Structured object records
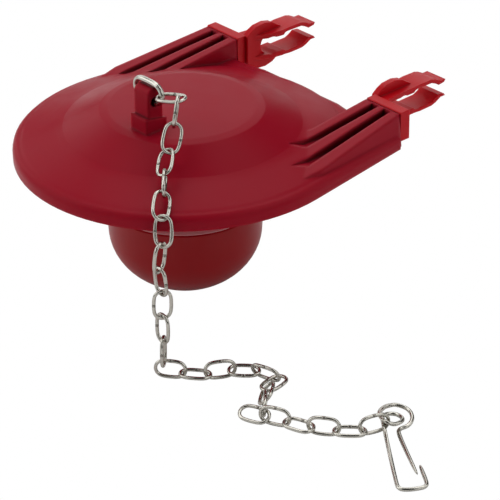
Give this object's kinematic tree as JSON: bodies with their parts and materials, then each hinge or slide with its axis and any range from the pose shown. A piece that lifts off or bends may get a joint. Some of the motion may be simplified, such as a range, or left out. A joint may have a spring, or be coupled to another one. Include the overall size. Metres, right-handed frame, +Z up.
{
  "type": "toilet flapper",
  "caption": "Round rubber toilet flapper with a float bowl under it, two ribbed arms with plastic peg clips, and a steel lift chain with a ring and a wire hook.",
  "frame": {"origin": "midway between the two peg sockets, on the hinge axis", "axes": "+X along the hinge axis to the right clip, +Y back from the disc past the clips, +Z up out of the disc's flat face"},
  "size_m": [0.1826, 0.132, 0.0775],
  "materials": {
    "rubber": "satin",
    "bowl_plastic": "smooth, a little translucent",
    "clip_plastic": "smooth",
    "steel_wire": "bright drawn wire"
  },
  "bodies": {
    "root": {"flapper_body": "rubber", "float_bowl": "bowl_plastic", "peg_clip_right": "clip_plastic", "peg_clip_left": "clip_plastic", "lug_ring": "steel_wire", "chain_hook": "steel_wire", "chain_link_01": "steel_wire", "chain_link_02": "steel_wire", "chain_link_03": "steel_wire", "chain_link_04": "steel_wire", "chain_link_05": "steel_wire", "chain_link_06": "steel_wire", "chain_link_07": "steel_wire", "chain_link_08": "steel_wire", "chain_link_09": "steel_wire", "chain_link_10": "steel_wire", "chain_link_11": "steel_wire", "chain_link_12": "steel_wire", "chain_link_13": "steel_wire", "chain_link_14": "steel_wire", "chain_link_15": "steel_wire", "chain_link_16": "steel_wire", "chain_link_17": "steel_wire", "chain_link_18": "steel_wire", "chain_link_19": "steel_wire", "chain_link_20": "steel_wire", "chain_link_21": "steel_wire", "chain_link_22": "steel_wire", "chain_link_23": "steel_wire", "chain_link_24": "steel_wire", "chain_link_25": "steel_wire", "chain_link_26": "steel_wire"}
  },
  "joints": []
}
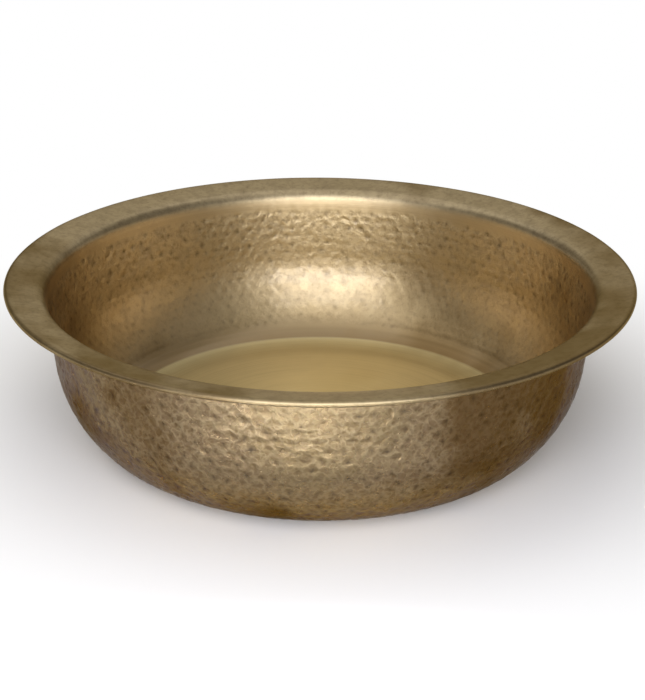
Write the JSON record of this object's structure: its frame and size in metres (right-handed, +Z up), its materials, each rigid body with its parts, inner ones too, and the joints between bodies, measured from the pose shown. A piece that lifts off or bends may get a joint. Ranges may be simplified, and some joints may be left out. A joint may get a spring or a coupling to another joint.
{
  "type": "foot bath basin",
  "caption": "Round brass basin with a flat floor, hammered bowl wall, wide flared flange and an edge rolled over a wire, for bathing feet or carrying water.",
  "frame": {"origin": "middle of the underside of the flat base, on the surface that the basin stands on", "axes": "+Z up along the basin's axis of turning, through the mouth; +X and +Y lie in the surface it stands on"},
  "size_m": [0.4298, 0.4298, 0.118],
  "materials": {
    "beaten_brass": "hammered, oiled and rubbed, aged brown in the hammer marks",
    "drawn_brass_wire": "drawn, dull"
  },
  "bodies": {
    "root": {"basin_shell": "beaten_brass", "rim_wire": "drawn_brass_wire"}
  },
  "joints": []
}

→ Task objective
Set down the listing in full, keeping every word exactly as it is.

→ Worked answer
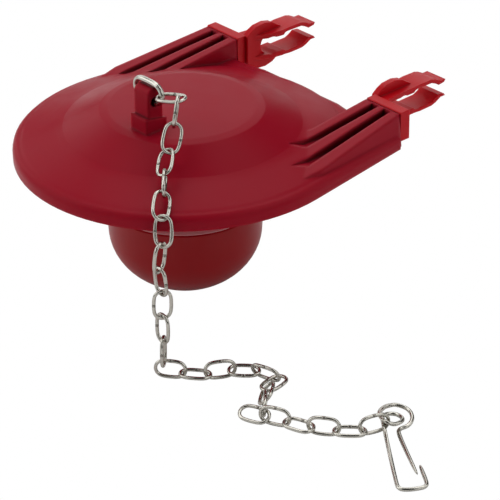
Give this object's kinematic tree as JSON: bodies with their parts and materials, then each hinge or slide with its axis and any range from the pose shown. A piece that lifts off or bends may get a joint. Some of the motion may be simplified, such as a range, or left out. A joint may have a spring, or be coupled to another one. Include the overall size. Metres, right-handed frame, +Z up.
{
  "type": "toilet flapper",
  "caption": "Round rubber toilet flapper with a float bowl under it, two ribbed arms with plastic peg clips, and a steel lift chain with a ring and a wire hook.",
  "frame": {"origin": "midway between the two peg sockets, on the hinge axis", "axes": "+X along the hinge axis to the right clip, +Y back from the disc past the clips, +Z up out of the disc's flat face"},
  "size_m": [0.1826, 0.132, 0.0775],
  "materials": {
    "rubber": "satin",
    "bowl_plastic": "smooth, a little translucent",
    "clip_plastic": "smooth",
    "steel_wire": "bright drawn wire"
  },
  "bodies": {
    "root": {"flapper_body": "rubber", "float_bowl": "bowl_plastic", "peg_clip_right": "clip_plastic", "peg_clip_left": "clip_plastic", "lug_ring": "steel_wire", "chain_hook": "steel_wire", "chain_link_01": "steel_wire", "chain_link_02": "steel_wire", "chain_link_03": "steel_wire", "chain_link_04": "steel_wire", "chain_link_05": "steel_wire", "chain_link_06": "steel_wire", "chain_link_07": "steel_wire", "chain_link_08": "steel_wire", "chain_link_09": "steel_wire", "chain_link_10": "steel_wire", "chain_link_11": "steel_wire", "chain_link_12": "steel_wire", "chain_link_13": "steel_wire", "chain_link_14": "steel_wire", "chain_link_15": "steel_wire", "chain_link_16": "steel_wire", "chain_link_17": "steel_wire", "chain_link_18": "steel_wire", "chain_link_19": "steel_wire", "chain_link_20": "steel_wire", "chain_link_21": "steel_wire", "chain_link_22": "steel_wire", "chain_link_23": "steel_wire", "chain_link_24": "steel_wire", "chain_link_25": "steel_wire", "chain_link_26": "steel_wire"}
  },
  "joints": []
}
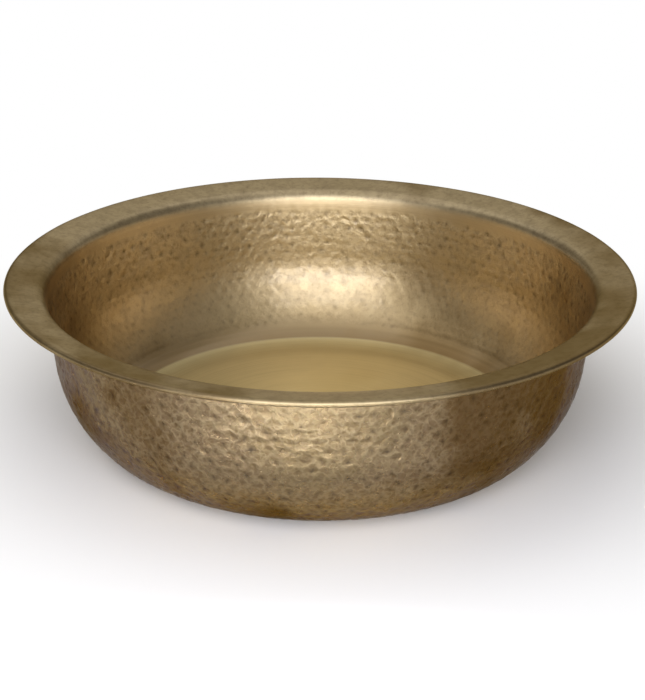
Write the JSON record of this object's structure: its frame and size in metres (right-handed, +Z up), its materials, each rigid body with its parts, inner ones too, and the joints between bodies, measured from the pose shown. A piece that lifts off or bends may get a joint. Ranges may be simplified, and some joints may be left out. A joint may get a spring or a coupling to another joint.
{
  "type": "foot bath basin",
  "caption": "Round brass basin with a flat floor, hammered bowl wall, wide flared flange and an edge rolled over a wire, for bathing feet or carrying water.",
  "frame": {"origin": "middle of the underside of the flat base, on the surface that the basin stands on", "axes": "+Z up along the basin's axis of turning, through the mouth; +X and +Y lie in the surface it stands on"},
  "size_m": [0.4298, 0.4298, 0.118],
  "materials": {
    "beaten_brass": "hammered, oiled and rubbed, aged brown in the hammer marks",
    "drawn_brass_wire": "drawn, dull"
  },
  "bodies": {
    "root": {"basin_shell": "beaten_brass", "rim_wire": "drawn_brass_wire"}
  },
  "joints": []
}